Rather than simply purchasing software, organizations are investing in a planning capability that becomes more valuable over time—one that supports better capital decisions, greater resilience, and stronger business outcomes.
Frequently Asked Questions
What is Asset Investment Planning software?
Asset Investment Planning (AIP) software helps organizations determine where, when, and how to invest in infrastructure assets. It enables planners to balance cost, risk, performance, and strategic objectives while creating optimized, defensible investment plans.
Why do organizations buy Asset Investment Planning software instead of building it?
Buying provides faster time to value, continuous product innovation, enterprise-grade security, proven planning methodologies, and AI-powered optimization without the ongoing burden of maintaining custom software.
What is the Copperleaf Value Framework?
The IFS Copperleaf Value Framework is the foundation for value-based decision making. It enables organizations to evaluate diverse investments on a common economic scale, ensuring every investment aligns with corporate strategy and long-term business objectives.
Why is optimization important in Asset Investment Planning?
Optimization evaluates thousands of possible investment combinations while considering budgets, resources, risk, regulatory commitments, and strategic priorities.
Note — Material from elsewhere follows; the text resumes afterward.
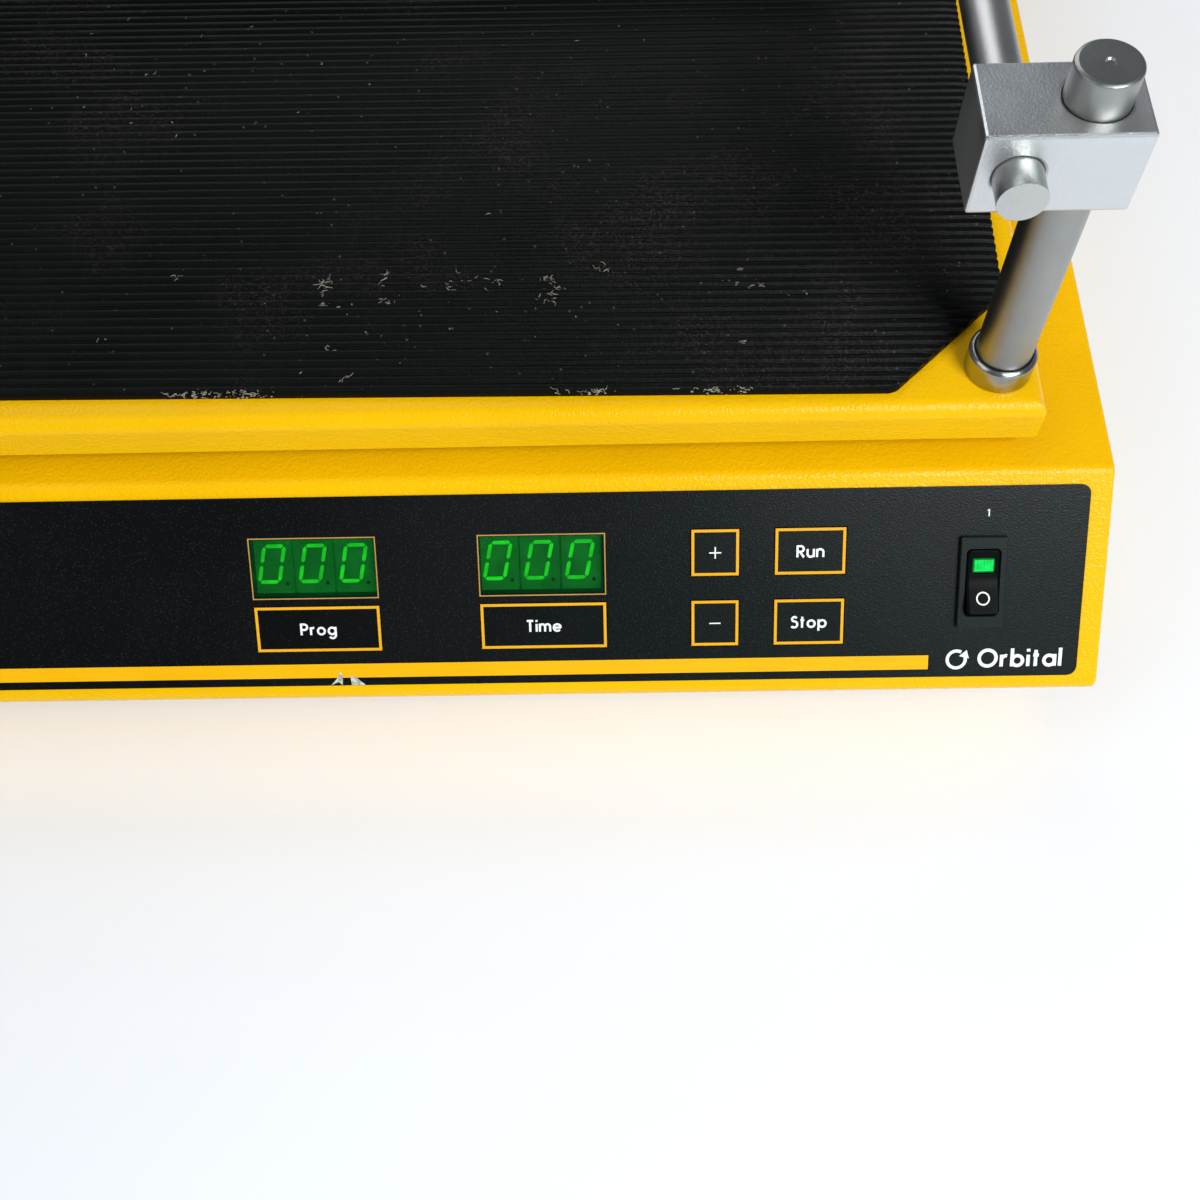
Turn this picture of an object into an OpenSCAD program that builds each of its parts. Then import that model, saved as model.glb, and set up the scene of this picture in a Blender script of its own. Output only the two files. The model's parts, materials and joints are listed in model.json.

It identifies the portfolio that delivers the greatest overall business value—not simply the highest-ranked projects.
How does buying improve regulatory defensibility?
Enterprise Asset Investment Planning platforms provide transparent planning processes, scenario analysis, auditability, and standardized governance, helping organizations clearly demonstrate how investment decisions support strategic objectives.
Is build versus buy primarily a technology decision?
No. For most infrastructure organizations, it is a strategic business decision that influences capital efficiency, organizational resilience, regulatory confidence, and the ability to adapt to future challenges.